El Surströmming es un pescado fermentado que proviene de Suecia y es conocido por su fuerte olor a amoníaco. Aunque este alimento es considerado repulsivo por muchos, es interesante destacar que la carne y el pescado podridos han sido una parte común de la dieta de muchas culturas a lo largo de la historia, incluyendo a los cazadores-recolectores y pequeños agricultores en todo el mundo.
Los escritos sobre grupos indígenas anteriores al siglo XX muestran que la carne y la grasa en descomposición representaban partes valiosas y sabrosas de una dieta saludable, y que la repugnancia que sienten los occidentales hacia la carne putrefacta y los gusanos no está programada en nuestro genoma, sino que se aprende culturalmente.

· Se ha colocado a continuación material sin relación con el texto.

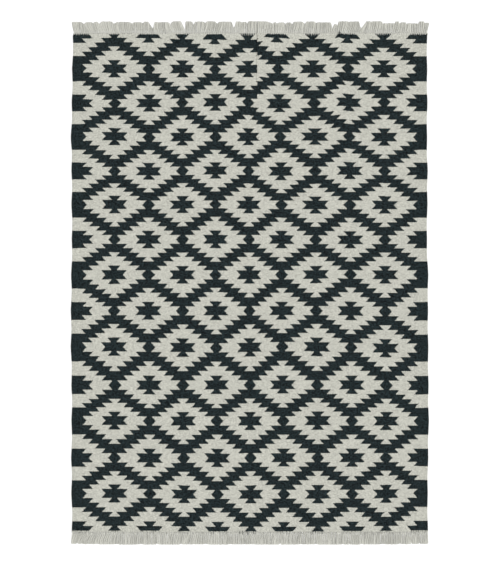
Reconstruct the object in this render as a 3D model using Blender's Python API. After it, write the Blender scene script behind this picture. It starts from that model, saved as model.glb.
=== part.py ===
"""A flat-woven cotton rug lying flat, with a fringe of warp ends past each of its short ends.

Metres, +Z up. +X runs across the rug and +Y along it, towards the far fringe. The origin is the
middle of the whole rug, fringes included, on the floor.
"""

import math
import random

import bmesh
import bpy
from mathutils import Matrix

# Woven cloth
CLOTH_WIDTH = 1.700
CLOTH_THICKNESS = 0.005
RIM = 0.0015  # rounding along the cloth's four edges
# Length of each row of motifs, from the far end to the near end, where the weave is looser
ROWS = (
    0.168, 0.162, 0.163, 0.162, 0.162, 0.165, 0.169,
    0.173, 0.174, 0.182, 0.172, 0.178, 0.174, 0.179,
)
CLOTH_LENGTH = sum(ROWS)
CUTS_A_ROW = 4
CELLS_ACROSS = 20

# Selvedges: the dark weft of each row stands out and the pale weft between draws in
SELVEDGE_DRAW = 0.0016
NEAR_SPREAD = 0.0032  # each selvedge is this much further out at the near end, and further in at the far one
SELVEDGE_WAVES = (
    # side, height, length, start: the slow waves along each selvedge
    (-1, 0.0016, 1.30, 0.20),
    (-1, 0.0008, 0.47, 0.60),
    (1, 0.0018, 1.70, 0.75),
    (1, 0.0008, 0.58, 0.10),
)

# One shallow crease runs in from the far end, where the cloth was folded
CREASE_PLACE = 0.034  # right of the middle, at the far end
CREASE_DRIFT = -0.045  # sideways, for each metre along it
CREASE_LENGTH = 0.42
CREASE_HEIGHT = 0.004
CREASE_HALF_WIDTH = 0.009

# Surface of the cloth, never quite even
SWELLS = (
    # height, length across, length along
    (0.00035, 0.61, 0.83),
    (0.00025, 0.29, 0.37),
)

# Fringe
PARTED = 0.0003  # between the cloth's end and the roots of the fringe
ROOT_DEPTH = 0.008
ROOT_HEIGHT = 0.004
TIP_HEIGHT = 0.0022
ROOT_CELLS = 20
LOCKS = 148  # past each end
LOCK_ROOT_WIDTH = 0.0080
LOCK_TIP_WIDTH = 0.0058
LOCK_CROWN = 0.55  # a lock's top is this much as wide as its foot
LOCK_STATIONS = (0.35, 0.70, 1.00)
TUFT_ROUNDING = 0.007  # a tuft's outer locks end this much short of its middle ones
UNEVEN_LENGTH = 0.0014
UNEVEN_PLACE = 0.0004

FAR_PARTINGS = (
    # from the left selvedge, leaning left of it, leaning right of it, depth, reach of the next tuft
    (0.000, 0.000, -0.011, 0.060, 0.058),
    (0.052, 0.003, 0.002, 0.012, 0.059),
    (0.124, 0.002, 0.002, 0.012, 0.060),
    (0.196, 0.003, 0.003, 0.014, 0.059),
    (0.283, 0.002, 0.002, 0.012, 0.059),
    (0.381, 0.013, 0.007, 0.028, 0.057),
    (0.466, 0.002, 0.002, 0.012, 0.061),
    (0.529, 0.012, 0.007, 0.046, 0.060),
    (0.577, 0.004, 0.004, 0.016, 0.060),
    (0.691, 0.003, 0.002, 0.012, 0.059),
    (0.772, 0.009, 0.008, 0.028, 0.060),
    (0.836, 0.002, 0.002, 0.012, 0.062),
    (0.884, 0.001, 0.001, 0.055, 0.061),
    (0.955, 0.003, 0.003, 0.012, 0.056),
    (1.049, 0.003, 0.003, 0.012, 0.060),
    (1.165, 0.002, 0.002, 0.012, 0.058),
    (1.243, 0.011, 0.010, 0.042, 0.060),
    (1.379, 0.008, 0.018, 0.036, 0.061),
    (1.491, 0.003, 0.003, 0.014, 0.054),
    (1.569, 0.002, 0.003, 0.012, 0.055),
    (1.660, 0.002, 0.001, 0.012, 0.056),
    (1.700, -0.008, 0.000, 0.060, 0.056),
)

NEAR_PARTINGS = (
    # from the left selvedge, leaning left of it, leaning right of it, depth, reach of the next tuft
    (0.000, 0.000, -0.009, 0.060, 0.060),
    (0.052, 0.001, 0.002, 0.012, 0.062),
    (0.190, 0.001, 0.001, 0.010, 0.063),
    (0.405, 0.001, 0.002, 0.010, 0.063),
    (0.640, 0.002, 0.001, 0.010, 0.062),
    (0.860, 0.001, 0.001, 0.010, 0.063),
    (1.090, 0.002, 0.002, 0.012, 0.062),
    (1.165, 0.001, 0.001, 0.010, 0.063),
    (1.380, 0.001, 0.002, 0.010, 0.062),
    (1.565, 0.002, 0.001, 0.012, 0.060),
    (1.700, -0.006, 0.000, 0.060, 0.060),
)
NEAR_ROUNDING = 0.0018

# Materials: colour, roughness
WOVEN_COTTON = ((0.030, 0.038, 0.043), 0.90)
FRINGE_COTTON = ((0.560, 0.545, 0.485), 0.92)


def clear_scene():
    for old in list(bpy.data.objects):
        bpy.data.objects.remove(old, do_unlink=True)


def cotton(name, finish):
    """A matt cotton of one colour."""
    colour, roughness = finish
    material = bpy.data.materials.new(name)
    material.use_nodes = True
    shader = material.node_tree.nodes["Principled BSDF"]
    shader.inputs["Base Color"].default_value = (*colour, 1.0)
    shader.inputs["Roughness"].default_value = roughness
    shader.inputs["Metallic"].default_value = 0.0
    material.diffuse_color = (*colour, 1.0)
    return material


def placed(name, bm, material):
    """The object made of a finished mesh, its faces pointing out."""
    bmesh.ops.recalc_face_normals(bm, faces=bm.faces)
    mesh = bpy.data.meshes.new(name)
    bm.to_mesh(mesh)
    bm.free()
    mesh.materials.append(material)
    thing = bpy.data.objects.new(name, mesh)
    bpy.context.collection.objects.link(thing)
    return thing


def bridge(bm, upper, lower):
    """Quads between two closed loops of vertices."""
    for k in range(len(upper)):
        bm.faces.new((upper[k - 1], upper[k], lower[k], lower[k - 1]))


def row_lines():
    """Distances from the far end at which the cloth's mesh has a line, CUTS_A_ROW to a row of motifs."""
    lines = [0.0]
    for row in ROWS:
        start = lines[-1]
        lines += [start + row * cut / CUTS_A_ROW for cut in range(1, CUTS_A_ROW + 1)]
    return lines


def column_lines():
    """Places across, -1 at the left selvedge to 1 at the right, and which of them are the crease's."""
    half = CLOTH_WIDTH / 2
    crease = [(CREASE_PLACE + side * CREASE_HALF_WIDTH) / half for side in (-1, 0, 1)]
    even = [2 * cell / CELLS_ACROSS - 1 for cell in range(CELLS_ACROSS + 1)]
    clear_of_crease = [u for u in even if abs(u - crease[1]) * half > 3 * CREASE_HALF_WIDTH]
    return sorted(clear_of_crease + crease), set(crease)


def selvedge(side, row_phase, along):
    """Distance of a selvedge from the rug's middle line, at a share of the length from the far end."""
    reach = CLOTH_WIDTH / 2 + NEAR_SPREAD * (2 * along - 1)
    reach += SELVEDGE_DRAW * math.cos(2 * math.pi * row_phase)
    for wave_side, height, length, start in SELVEDGE_WAVES:
        if wave_side == side:
            reach += height * math.sin(2 * math.pi * (along * CLOTH_LENGTH / length + start))
    return reach


def crease_rise(from_crease, from_end):
    """Height that the crease adds to the cloth's top."""
    if from_end > CREASE_LENGTH or abs(from_crease) >= CREASE_HALF_WIDTH:
        return 0.0
    fade = 1 - from_end / CREASE_LENGTH
    return CREASE_HEIGHT * fade * (1 - abs(from_crease) / CREASE_HALF_WIDTH)


def cloth_top(x, y):
    """Height of the cloth's top away from the crease."""
    height = CLOTH_THICKNESS
    for rise, across, along in SWELLS:
        height += rise * math.sin(2 * math.pi * x / across) * math.cos(2 * math.pi * y / along)
    return height


def woven_field():
    """One slab with wavy selvedges, straight ends, rounded edges and the crease on its top."""
    rows = row_lines()
    columns, crease_columns = column_lines()
    half = CLOTH_WIDTH / 2
    bm = bmesh.new()
    grid = []
    for number, from_end in enumerate(rows):
        along = from_end / CLOTH_LENGTH
        y = CLOTH_LENGTH / 2 - from_end
        y -= RIM * ((number == 0) - (number == len(rows) - 1))
        line = []
        for u in columns:
            side = 1 if u > 0 else -1
            x = u * (selvedge(side, number / CUTS_A_ROW, along) - RIM)
            z = cloth_top(x, y)
            if u in crease_columns:
                x += CREASE_DRIFT * min(from_end, CREASE_LENGTH)
                z += crease_rise(u * half - CREASE_PLACE, from_end)
            line.append(bm.verts.new((x, y, z)))
        grid.append(line)
    for above, below in zip(grid, grid[1:]):
        for k in range(1, len(columns)):
            bm.faces.new((above[k - 1], above[k], below[k], below[k - 1]))
    top_rim = grid[0] + [line[-1] for line in grid[1:-1]] + grid[-1][::-1]
    top_rim += [line[0] for line in grid[-2:0:-1]]
    loops = [top_rim]
    for outward, height in ((RIM, CLOTH_THICKNESS - RIM), (RIM, RIM), (0.0, 0.0)):
        loops.append([bm.verts.new(rim_point(vert.co, outward, height)) for vert in top_rim])
    for upper, lower in zip(loops, loops[1:]):
        bridge(bm, upper, lower)
    bm.faces.new(loops[-1])
    return placed("woven_field", bm, cotton("woven_cotton", WOVEN_COTTON))


def rim_point(inner, outward, height):
    """The point of a lower loop of the cloth's rim that belongs to a point of its top loop."""
    end_line = CLOTH_LENGTH / 2 - RIM
    side_line = CLOTH_WIDTH / 2 - 5 * RIM
    x = inner.x + outward * ((inner.x > side_line) - (inner.x < -side_line))
    y = inner.y + outward * ((inner.y > end_line - 1e-5) - (inner.y < 1e-5 - end_line))
    return (x, y, height)


def opened(share, depth, reach):
    """How far a parting of this depth has opened at a share of the fringe's reach, 0 to 1."""
    closed = max(0.0, 1 - depth / reach)
    return max(0.0, (share - closed) / (1 - closed))


def tuft_of(place, partings):
    """The two partings on either side of a place, and the place between them, 0 to 1."""
    for left, right in zip(partings, partings[1:]):
        if place < right[0]:
            break
    return left, right, (place - left[0]) / (right[0] - left[0])


def lock_rings(place, side, partings, rounding, chance):
    """Sections of one lock, root to tip, each as the corners left foot, right foot, right top, left top."""
    left, right, between = tuft_of(place, partings)
    reach = left[4] - rounding * abs(2 * between - 1) ** 3 + chance.uniform(-1, 1) * UNEVEN_LENGTH
    root_x = place - CLOTH_WIDTH / 2
    sway = chance.uniform(-1, 1) * UNEVEN_PLACE
    rings = []
    for station in (0.0, *LOCK_STATIONS):
        lean = (1 - between) * left[2] * opened(station, left[3], reach)
        lean -= between * right[1] * opened(station, right[3], reach)
        x = root_x + lean + sway * station
        y = CLOTH_LENGTH / 2 + ROOT_DEPTH + (reach - ROOT_DEPTH) * station
        foot = (LOCK_ROOT_WIDTH + (LOCK_TIP_WIDTH - LOCK_ROOT_WIDTH) * station) / 2
        top = foot * LOCK_CROWN
        z = ROOT_HEIGHT + (TIP_HEIGHT - ROOT_HEIGHT) * station
        corners = ((x - foot, 0), (x + foot, 0), (x + top, z), (x - top, z))
        rings.append([(across, side * y, up) for across, up in corners])
    return rings


def fringe(name, side, partings, rounding, seed):
    """Locks that stand apart on the floor, grown from the front of one narrow strip."""
    chance = random.Random(seed)
    bm = bmesh.new()
    pitch = CLOTH_WIDTH / LOCKS
    front_feet = []
    front_tops = []
    for number in range(LOCKS):
        rings = lock_rings((number + 0.5) * pitch, side, partings, rounding, chance)
        rings = [[bm.verts.new(point) for point in ring] for ring in rings]
        for root, tip in zip(rings, rings[1:]):
            bridge(bm, root, tip)
        bm.faces.new(rings[-1])
        left_foot, right_foot, right_top, left_top = rings[0]
        if front_feet:
            bm.faces.new((front_feet[-1], left_foot, left_top, front_tops[-1]))
        front_feet += [left_foot, right_foot]
        front_tops += [left_top, right_top]
    back_y = side * (CLOTH_LENGTH / 2 + PARTED)
    back_x = [CLOTH_WIDTH * (cell / ROOT_CELLS - 0.5) for cell in range(ROOT_CELLS, -1, -1)]
    back_feet = [bm.verts.new((x, back_y, 0)) for x in back_x]
    back_tops = [bm.verts.new((x, back_y, ROOT_HEIGHT)) for x in back_x]
    bm.faces.new(front_feet + back_feet)
    bm.faces.new(front_tops + back_tops)
    for k in range(ROOT_CELLS):
        bm.faces.new((back_feet[k], back_feet[k + 1], back_tops[k + 1], back_tops[k]))
    bm.faces.new((front_feet[-1], back_feet[0], back_tops[0], front_tops[-1]))
    bm.faces.new((back_feet[-1], front_feet[0], front_tops[0], back_tops[-1]))
    return placed(name, bm, cotton(name + "_cotton", FRINGE_COTTON))


def centre_on_floor(things):
    """Slides the whole rug so that the middle of its box is over the origin."""
    points = [vert.co for thing in things for vert in thing.data.vertices]
    middle_x = (min(p.x for p in points) + max(p.x for p in points)) / 2
    middle_y = (min(p.y for p in points) + max(p.y for p in points)) / 2
    for thing in things:
        thing.data.transform(Matrix.Translation((-middle_x, -middle_y, 0)))


def smooth_shading(thing):
    thing.data.shade_smooth()
    thing.data.set_sharp_from_angle(angle=math.radians(35))


def main():
    clear_scene()
    cloth = woven_field()
    far = fringe("fringe_far", 1, FAR_PARTINGS, TUFT_ROUNDING, seed=3)
    near = fringe("fringe_near", -1, NEAR_PARTINGS, NEAR_ROUNDING, seed=8)
    centre_on_floor([cloth, far, near])
    smooth_shading(cloth)


main()
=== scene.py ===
import math
import random
from functools import partial

import bpy
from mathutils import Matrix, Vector, noise


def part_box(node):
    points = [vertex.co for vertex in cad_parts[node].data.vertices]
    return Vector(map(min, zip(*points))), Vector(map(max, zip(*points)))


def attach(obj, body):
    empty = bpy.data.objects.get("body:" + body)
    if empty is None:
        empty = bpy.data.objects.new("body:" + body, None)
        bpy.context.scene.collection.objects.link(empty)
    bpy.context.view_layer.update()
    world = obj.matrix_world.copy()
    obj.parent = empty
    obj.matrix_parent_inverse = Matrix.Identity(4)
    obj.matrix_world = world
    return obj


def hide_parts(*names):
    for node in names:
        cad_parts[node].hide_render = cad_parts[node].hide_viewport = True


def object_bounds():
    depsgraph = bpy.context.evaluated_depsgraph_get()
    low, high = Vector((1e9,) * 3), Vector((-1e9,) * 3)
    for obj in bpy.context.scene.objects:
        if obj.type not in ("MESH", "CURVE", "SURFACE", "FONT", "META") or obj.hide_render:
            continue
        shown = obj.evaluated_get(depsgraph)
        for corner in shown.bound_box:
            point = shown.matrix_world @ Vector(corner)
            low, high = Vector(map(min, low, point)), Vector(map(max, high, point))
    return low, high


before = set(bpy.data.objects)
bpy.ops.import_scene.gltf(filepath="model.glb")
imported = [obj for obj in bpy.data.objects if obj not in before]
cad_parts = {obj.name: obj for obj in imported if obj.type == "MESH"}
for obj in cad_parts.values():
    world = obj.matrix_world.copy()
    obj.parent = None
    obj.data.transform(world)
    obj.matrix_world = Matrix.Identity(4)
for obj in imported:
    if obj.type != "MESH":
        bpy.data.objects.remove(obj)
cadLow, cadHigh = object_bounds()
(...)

El arqueólogo y antropólogo John Speth ha investigado la historia del consumo de carne, pescado, grasa y órganos internos fermentados y pútridos entre grupos indígenas del norte, y ha encontrado numerosas descripciones etnohistóricas que se remontan al siglo XVI. Los exploradores europeos y otros viajeros escribieron constantemente que los grupos indígenas no solo comían carne putrefacta cruda o ligeramente cocida, sino que no sufrían efectos secundarios, algo que se puede explicar por la presencia de un microbioma protector.
Speth argumenta que los pueblos indígenas se encontraron con una amplia variedad de microorganismos desde la infancia, a diferencia de las personas de hoy, que crecen en entornos desinfectados. Las exposiciones tempranas a patógenos pueden haber impulsado el desarrollo de una variedad de microbios intestinales y respuestas inmunitarias que protegían contra los daños potenciales de ingerir carne podrida, una hipótesis que requiere más investigación.
Además, Speth sugiere que los homínidos que vivieron hace 3 millones de años o más podrían haber hurgado en la carne de los cadáveres en descomposición, incluso sin herramientas de piedra para la caza o la carnicería, y comido su botín crudo de manera segura mucho antes de que se usara el fuego para cocinar.
En definitiva, la historia del consumo de carne podrida y fermentada entre grupos indígenas nos muestra que la repugnancia hacia este tipo de alimentos no está programada en nuestro genoma, sino que es una cuestión cultural, y que estos alimentos pueden ser una fuente valiosa de nutrientes.